__Requirements__
Exactly the lines from the one with "imported = [obj" to the one with "bpy.data.objects.remove(obj)", both included, are to be printed again; leave out the rest.
######
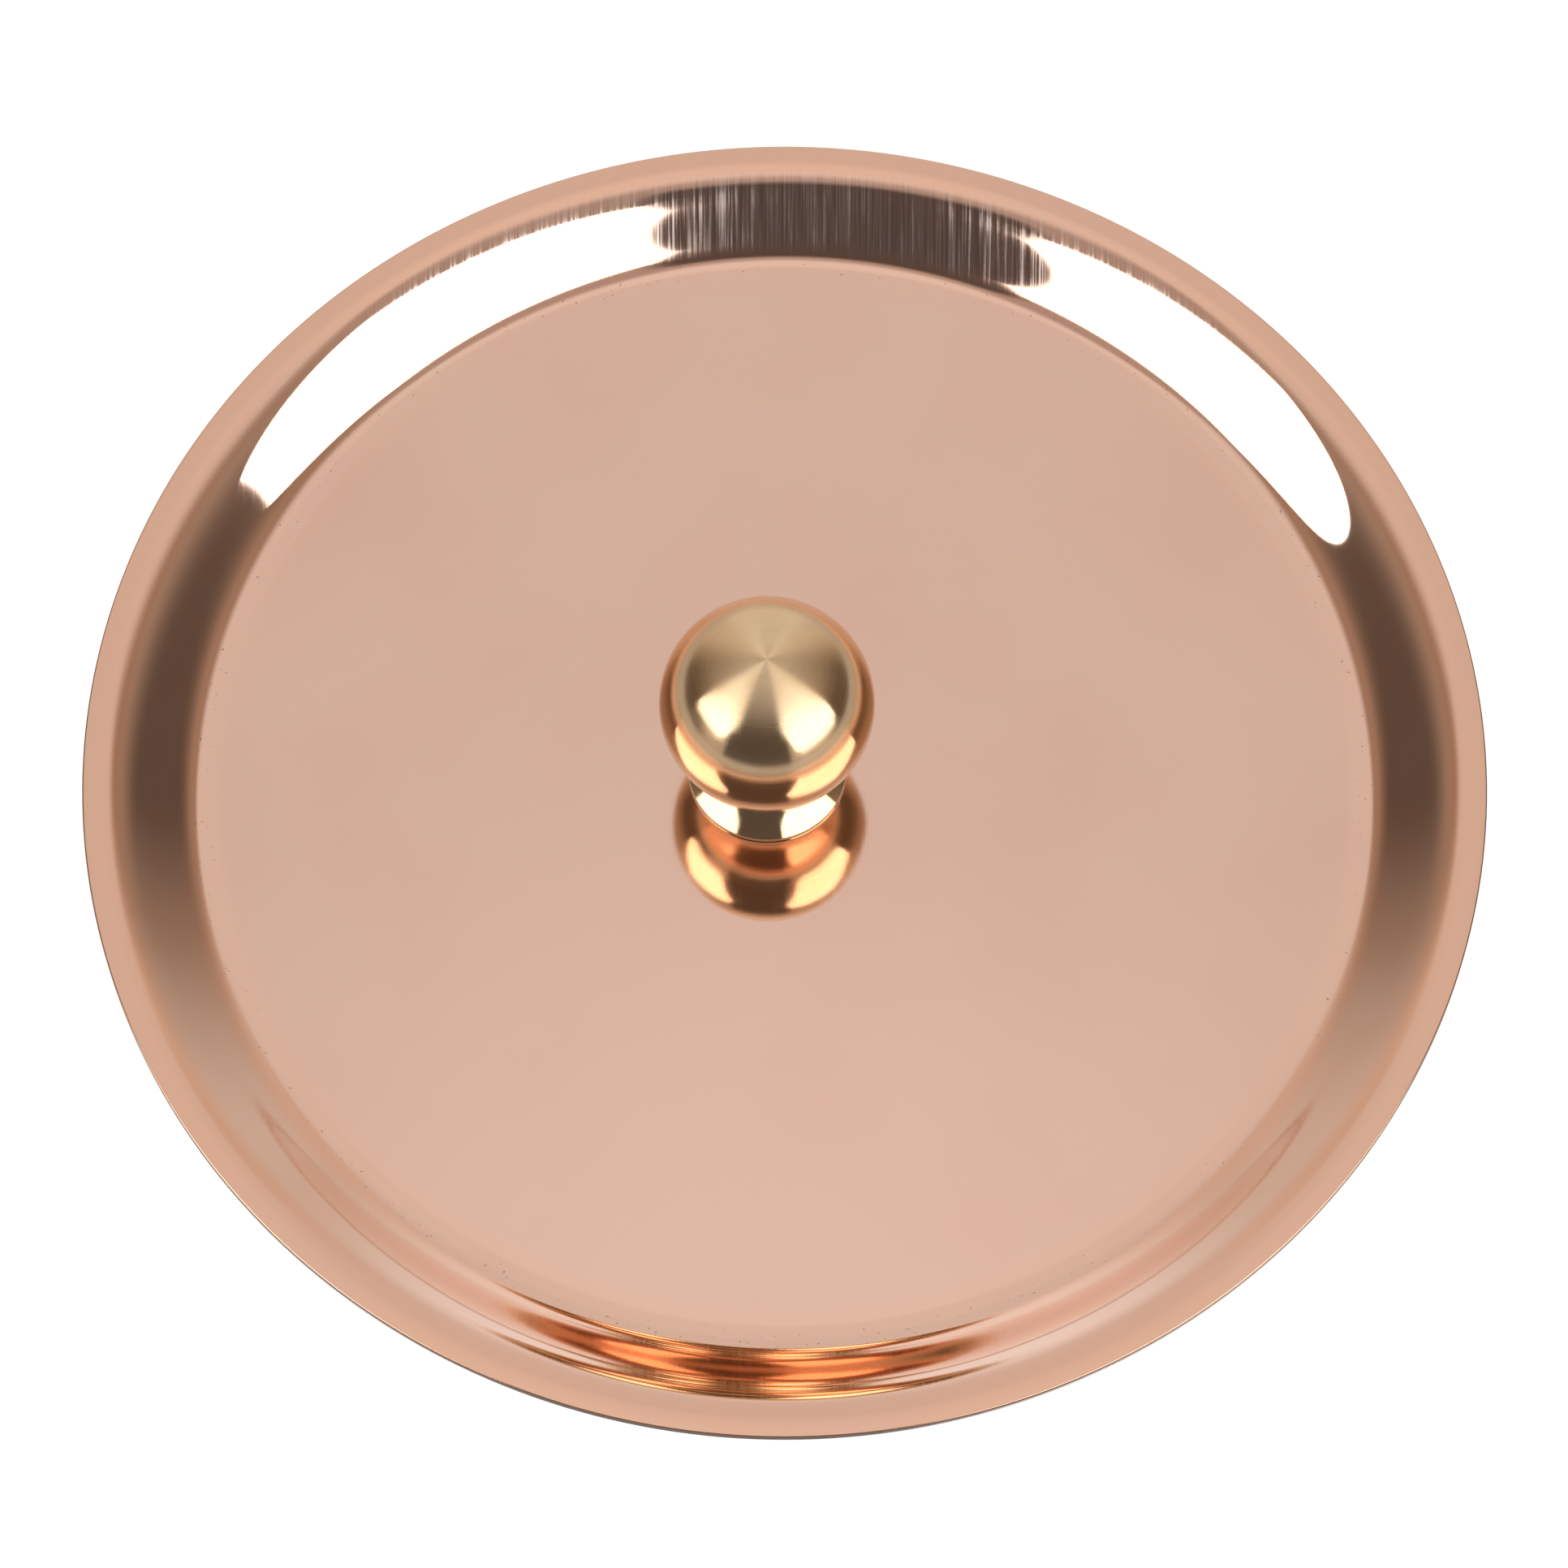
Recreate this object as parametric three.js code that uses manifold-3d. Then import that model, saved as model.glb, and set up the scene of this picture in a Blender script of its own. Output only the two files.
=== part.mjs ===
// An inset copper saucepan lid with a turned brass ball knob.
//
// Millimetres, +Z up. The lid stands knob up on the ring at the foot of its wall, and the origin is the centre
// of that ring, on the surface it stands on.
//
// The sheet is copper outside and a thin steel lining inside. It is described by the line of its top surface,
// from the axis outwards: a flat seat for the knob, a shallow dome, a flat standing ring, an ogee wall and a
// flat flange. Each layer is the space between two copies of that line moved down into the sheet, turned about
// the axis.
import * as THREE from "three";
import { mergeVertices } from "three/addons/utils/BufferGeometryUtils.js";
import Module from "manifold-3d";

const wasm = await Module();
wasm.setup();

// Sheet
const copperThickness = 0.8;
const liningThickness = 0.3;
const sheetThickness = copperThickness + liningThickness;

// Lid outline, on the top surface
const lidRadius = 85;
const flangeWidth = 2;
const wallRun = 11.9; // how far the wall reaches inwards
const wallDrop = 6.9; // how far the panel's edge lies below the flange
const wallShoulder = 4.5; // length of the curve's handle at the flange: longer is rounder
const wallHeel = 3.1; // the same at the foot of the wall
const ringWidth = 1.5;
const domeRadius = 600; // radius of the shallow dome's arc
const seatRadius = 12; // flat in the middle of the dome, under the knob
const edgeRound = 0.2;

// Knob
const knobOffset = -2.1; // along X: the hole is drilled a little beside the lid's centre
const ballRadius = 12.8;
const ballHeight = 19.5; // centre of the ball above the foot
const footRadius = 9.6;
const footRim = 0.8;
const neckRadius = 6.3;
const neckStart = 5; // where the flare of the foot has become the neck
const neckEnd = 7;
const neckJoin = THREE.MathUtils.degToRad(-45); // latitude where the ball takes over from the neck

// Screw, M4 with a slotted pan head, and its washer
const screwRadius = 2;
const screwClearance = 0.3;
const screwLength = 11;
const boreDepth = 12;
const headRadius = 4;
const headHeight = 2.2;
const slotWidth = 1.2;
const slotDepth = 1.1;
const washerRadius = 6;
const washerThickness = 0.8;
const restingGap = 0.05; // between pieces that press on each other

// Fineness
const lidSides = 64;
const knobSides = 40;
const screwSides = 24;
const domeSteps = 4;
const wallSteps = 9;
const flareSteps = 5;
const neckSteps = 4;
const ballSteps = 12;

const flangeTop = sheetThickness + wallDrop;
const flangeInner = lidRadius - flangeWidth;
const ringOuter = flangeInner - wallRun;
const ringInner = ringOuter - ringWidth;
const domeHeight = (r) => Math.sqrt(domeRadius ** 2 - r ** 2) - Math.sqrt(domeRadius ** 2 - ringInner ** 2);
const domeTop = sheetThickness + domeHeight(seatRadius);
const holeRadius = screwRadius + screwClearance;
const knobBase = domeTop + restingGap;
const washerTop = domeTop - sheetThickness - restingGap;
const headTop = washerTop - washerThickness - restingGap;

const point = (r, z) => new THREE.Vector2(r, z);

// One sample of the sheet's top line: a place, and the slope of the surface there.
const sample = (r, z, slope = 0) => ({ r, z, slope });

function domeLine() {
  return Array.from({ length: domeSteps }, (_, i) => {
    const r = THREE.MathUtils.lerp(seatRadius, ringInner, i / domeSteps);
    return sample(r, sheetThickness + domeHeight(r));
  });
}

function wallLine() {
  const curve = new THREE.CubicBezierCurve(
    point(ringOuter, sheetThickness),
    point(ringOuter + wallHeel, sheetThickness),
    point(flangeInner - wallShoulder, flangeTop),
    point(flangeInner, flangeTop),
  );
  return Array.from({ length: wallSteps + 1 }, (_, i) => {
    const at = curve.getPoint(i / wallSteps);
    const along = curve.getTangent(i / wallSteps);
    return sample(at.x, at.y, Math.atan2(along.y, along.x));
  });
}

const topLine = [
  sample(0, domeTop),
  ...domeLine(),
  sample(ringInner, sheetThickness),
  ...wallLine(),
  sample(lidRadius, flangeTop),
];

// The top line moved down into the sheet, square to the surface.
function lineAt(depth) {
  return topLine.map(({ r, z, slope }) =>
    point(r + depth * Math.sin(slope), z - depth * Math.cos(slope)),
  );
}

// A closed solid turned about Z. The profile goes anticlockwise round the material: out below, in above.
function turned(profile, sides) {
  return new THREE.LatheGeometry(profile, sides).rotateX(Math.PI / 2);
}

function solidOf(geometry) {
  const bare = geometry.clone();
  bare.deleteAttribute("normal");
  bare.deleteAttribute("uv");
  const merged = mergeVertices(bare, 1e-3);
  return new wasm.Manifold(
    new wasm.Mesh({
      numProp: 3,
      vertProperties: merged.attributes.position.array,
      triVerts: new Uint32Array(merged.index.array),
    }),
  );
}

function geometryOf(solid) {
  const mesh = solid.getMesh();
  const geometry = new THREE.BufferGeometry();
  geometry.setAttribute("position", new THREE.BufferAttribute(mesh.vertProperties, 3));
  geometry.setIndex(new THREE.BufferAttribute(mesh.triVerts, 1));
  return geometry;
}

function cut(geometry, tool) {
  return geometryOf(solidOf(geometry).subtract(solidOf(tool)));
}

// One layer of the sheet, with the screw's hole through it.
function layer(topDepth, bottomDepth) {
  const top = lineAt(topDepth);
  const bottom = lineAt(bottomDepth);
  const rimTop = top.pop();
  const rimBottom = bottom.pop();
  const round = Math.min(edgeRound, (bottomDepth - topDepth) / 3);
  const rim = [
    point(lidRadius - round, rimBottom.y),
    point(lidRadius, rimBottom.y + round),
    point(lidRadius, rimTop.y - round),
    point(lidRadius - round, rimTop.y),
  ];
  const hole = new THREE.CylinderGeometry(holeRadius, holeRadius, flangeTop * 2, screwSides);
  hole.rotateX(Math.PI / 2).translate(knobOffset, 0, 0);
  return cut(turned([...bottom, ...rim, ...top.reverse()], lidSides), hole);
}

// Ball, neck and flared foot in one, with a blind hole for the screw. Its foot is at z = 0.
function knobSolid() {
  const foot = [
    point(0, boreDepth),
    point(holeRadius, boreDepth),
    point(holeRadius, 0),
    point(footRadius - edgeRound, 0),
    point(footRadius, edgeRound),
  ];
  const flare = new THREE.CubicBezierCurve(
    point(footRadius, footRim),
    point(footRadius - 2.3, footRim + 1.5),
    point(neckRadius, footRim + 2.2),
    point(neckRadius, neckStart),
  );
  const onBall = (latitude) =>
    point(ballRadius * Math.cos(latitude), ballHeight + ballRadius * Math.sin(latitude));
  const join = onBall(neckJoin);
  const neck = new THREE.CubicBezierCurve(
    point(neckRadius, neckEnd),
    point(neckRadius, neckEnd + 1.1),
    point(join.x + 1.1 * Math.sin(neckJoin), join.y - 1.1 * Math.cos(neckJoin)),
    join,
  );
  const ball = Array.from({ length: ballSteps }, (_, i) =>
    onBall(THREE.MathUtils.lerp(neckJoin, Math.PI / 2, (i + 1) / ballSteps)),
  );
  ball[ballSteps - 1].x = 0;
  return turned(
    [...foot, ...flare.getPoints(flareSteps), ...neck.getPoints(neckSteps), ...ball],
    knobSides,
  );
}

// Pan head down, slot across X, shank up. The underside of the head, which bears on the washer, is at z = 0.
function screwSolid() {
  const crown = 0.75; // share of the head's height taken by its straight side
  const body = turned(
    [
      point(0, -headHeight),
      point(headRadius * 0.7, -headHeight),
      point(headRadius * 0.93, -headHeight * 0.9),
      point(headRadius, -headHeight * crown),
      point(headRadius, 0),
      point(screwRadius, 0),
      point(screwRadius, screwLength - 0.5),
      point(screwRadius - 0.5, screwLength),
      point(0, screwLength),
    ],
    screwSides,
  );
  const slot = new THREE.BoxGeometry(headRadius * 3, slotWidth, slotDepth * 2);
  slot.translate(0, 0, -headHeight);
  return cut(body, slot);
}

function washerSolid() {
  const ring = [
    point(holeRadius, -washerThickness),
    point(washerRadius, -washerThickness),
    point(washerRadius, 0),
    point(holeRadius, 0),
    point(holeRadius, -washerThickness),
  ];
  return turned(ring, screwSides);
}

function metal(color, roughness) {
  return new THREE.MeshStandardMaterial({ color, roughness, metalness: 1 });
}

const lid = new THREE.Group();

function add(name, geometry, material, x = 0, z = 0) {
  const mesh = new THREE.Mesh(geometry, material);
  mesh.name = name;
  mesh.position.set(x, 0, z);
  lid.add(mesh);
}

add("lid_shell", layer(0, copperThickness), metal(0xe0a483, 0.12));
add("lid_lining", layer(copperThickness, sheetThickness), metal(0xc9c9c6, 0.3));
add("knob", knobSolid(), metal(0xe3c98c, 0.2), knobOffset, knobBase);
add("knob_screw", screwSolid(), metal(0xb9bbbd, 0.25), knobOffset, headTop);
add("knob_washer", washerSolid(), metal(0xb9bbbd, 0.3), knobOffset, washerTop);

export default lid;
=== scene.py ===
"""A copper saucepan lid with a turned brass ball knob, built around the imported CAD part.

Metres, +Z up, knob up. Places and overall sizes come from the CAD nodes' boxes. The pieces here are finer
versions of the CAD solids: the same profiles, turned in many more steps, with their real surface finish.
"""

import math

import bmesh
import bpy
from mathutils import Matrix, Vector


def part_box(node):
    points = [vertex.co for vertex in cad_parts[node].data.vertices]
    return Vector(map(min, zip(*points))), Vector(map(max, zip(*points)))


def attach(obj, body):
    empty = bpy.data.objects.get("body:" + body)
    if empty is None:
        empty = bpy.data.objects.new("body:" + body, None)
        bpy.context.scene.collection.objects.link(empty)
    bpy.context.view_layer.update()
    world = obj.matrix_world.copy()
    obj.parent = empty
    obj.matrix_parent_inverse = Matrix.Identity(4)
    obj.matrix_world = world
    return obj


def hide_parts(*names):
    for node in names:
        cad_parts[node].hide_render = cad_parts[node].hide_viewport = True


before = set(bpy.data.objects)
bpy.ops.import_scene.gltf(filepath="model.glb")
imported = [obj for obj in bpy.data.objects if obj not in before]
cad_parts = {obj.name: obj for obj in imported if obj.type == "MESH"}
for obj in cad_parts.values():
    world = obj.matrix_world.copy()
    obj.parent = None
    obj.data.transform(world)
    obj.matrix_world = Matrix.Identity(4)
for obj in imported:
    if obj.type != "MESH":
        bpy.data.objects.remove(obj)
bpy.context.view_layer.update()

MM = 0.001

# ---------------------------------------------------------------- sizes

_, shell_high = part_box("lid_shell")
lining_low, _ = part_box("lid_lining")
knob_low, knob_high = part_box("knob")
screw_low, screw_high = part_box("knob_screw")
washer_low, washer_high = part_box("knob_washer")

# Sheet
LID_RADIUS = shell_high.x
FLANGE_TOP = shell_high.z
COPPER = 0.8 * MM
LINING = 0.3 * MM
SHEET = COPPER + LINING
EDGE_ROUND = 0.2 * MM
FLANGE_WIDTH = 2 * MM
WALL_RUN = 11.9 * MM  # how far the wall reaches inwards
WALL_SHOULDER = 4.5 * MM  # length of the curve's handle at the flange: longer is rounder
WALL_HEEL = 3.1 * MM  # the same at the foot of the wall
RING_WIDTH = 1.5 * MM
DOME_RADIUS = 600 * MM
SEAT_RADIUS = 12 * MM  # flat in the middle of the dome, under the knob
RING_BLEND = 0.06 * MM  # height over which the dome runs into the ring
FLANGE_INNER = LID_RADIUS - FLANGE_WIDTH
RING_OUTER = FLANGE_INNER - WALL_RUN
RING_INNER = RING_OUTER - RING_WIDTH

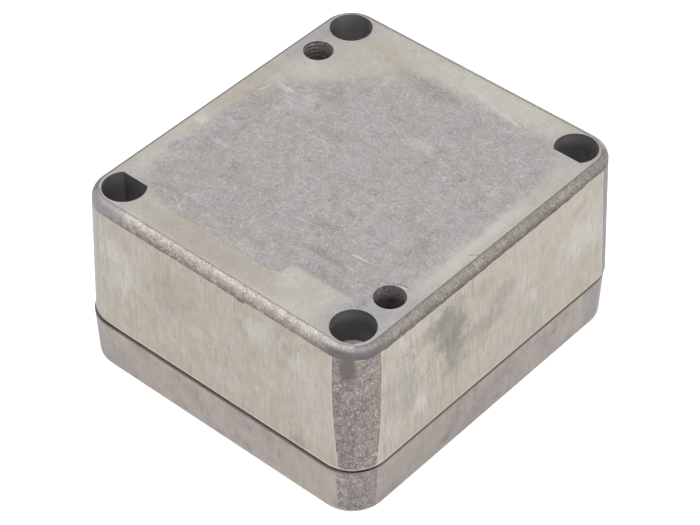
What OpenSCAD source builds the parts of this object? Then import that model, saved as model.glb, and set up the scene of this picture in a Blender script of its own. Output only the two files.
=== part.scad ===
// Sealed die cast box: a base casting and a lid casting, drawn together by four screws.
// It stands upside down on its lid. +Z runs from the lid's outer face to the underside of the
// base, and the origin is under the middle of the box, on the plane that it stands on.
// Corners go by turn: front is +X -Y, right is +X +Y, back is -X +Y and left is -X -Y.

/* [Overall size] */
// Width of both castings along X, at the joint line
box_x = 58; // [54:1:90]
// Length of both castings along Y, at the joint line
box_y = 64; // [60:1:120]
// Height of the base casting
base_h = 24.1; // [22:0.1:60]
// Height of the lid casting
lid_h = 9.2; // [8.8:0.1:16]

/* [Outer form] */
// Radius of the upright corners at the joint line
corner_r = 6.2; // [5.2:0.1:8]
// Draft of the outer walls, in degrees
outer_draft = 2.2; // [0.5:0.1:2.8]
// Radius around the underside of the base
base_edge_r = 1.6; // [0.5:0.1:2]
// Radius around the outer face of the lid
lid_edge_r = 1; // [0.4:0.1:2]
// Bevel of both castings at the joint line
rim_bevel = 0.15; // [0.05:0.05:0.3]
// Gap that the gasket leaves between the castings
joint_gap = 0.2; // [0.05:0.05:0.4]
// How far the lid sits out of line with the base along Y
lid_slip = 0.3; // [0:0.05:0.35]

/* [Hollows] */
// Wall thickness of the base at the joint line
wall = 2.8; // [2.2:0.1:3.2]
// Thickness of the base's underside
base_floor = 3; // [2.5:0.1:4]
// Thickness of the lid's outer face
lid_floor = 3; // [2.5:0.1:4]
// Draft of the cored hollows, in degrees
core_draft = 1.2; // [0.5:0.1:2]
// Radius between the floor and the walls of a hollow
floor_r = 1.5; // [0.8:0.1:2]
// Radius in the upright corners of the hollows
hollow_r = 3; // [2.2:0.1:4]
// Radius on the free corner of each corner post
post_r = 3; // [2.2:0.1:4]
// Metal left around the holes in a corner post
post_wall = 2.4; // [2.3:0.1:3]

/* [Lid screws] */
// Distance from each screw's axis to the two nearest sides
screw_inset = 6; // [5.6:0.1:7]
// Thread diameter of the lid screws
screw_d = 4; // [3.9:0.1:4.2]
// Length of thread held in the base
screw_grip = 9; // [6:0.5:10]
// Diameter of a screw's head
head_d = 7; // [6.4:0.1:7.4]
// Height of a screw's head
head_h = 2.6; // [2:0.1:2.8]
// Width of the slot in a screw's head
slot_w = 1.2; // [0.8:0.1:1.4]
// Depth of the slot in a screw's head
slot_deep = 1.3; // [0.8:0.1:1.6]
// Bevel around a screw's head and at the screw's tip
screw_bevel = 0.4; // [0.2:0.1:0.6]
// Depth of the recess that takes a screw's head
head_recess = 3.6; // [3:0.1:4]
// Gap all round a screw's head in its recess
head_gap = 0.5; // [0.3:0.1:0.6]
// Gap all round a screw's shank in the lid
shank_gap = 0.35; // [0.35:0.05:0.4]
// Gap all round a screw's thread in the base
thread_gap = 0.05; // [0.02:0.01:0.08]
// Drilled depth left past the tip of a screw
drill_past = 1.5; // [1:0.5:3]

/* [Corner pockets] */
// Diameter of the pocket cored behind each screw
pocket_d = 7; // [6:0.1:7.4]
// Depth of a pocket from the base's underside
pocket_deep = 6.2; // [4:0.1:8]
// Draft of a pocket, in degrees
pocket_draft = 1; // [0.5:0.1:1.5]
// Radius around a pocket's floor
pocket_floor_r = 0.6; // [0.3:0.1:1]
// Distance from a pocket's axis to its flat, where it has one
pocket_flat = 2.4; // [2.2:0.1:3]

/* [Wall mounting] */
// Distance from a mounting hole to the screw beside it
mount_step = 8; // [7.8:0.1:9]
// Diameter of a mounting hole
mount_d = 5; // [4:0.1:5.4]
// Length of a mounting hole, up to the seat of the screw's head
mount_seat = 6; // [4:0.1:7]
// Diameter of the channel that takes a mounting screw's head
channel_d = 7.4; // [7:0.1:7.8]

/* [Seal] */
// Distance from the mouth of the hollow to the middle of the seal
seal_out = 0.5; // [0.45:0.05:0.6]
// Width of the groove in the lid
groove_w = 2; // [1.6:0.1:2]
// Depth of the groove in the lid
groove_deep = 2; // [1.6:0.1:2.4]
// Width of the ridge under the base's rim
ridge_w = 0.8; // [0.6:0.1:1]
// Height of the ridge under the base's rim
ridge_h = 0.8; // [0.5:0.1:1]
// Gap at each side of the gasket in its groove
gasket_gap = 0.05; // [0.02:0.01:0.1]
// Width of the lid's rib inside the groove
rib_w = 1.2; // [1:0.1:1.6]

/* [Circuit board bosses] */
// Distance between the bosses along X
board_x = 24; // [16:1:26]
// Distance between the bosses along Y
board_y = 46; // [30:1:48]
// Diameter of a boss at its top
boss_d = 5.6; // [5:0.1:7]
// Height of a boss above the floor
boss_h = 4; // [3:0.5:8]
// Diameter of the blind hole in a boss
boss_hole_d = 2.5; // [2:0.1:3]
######
__Correct result__
imported = [obj for obj in bpy.data.objects if obj not in before]
cad_parts = {obj.name: obj for obj in imported if obj.type == "MESH"}
for obj in cad_parts.values():
    world = obj.matrix_world.copy()
    obj.parent = None
    obj.data.transform(world)
    obj.matrix_world = Matrix.Identity(4)
for obj in imported:
    if obj.type != "MESH":
        bpy.data.objects.remove(obj)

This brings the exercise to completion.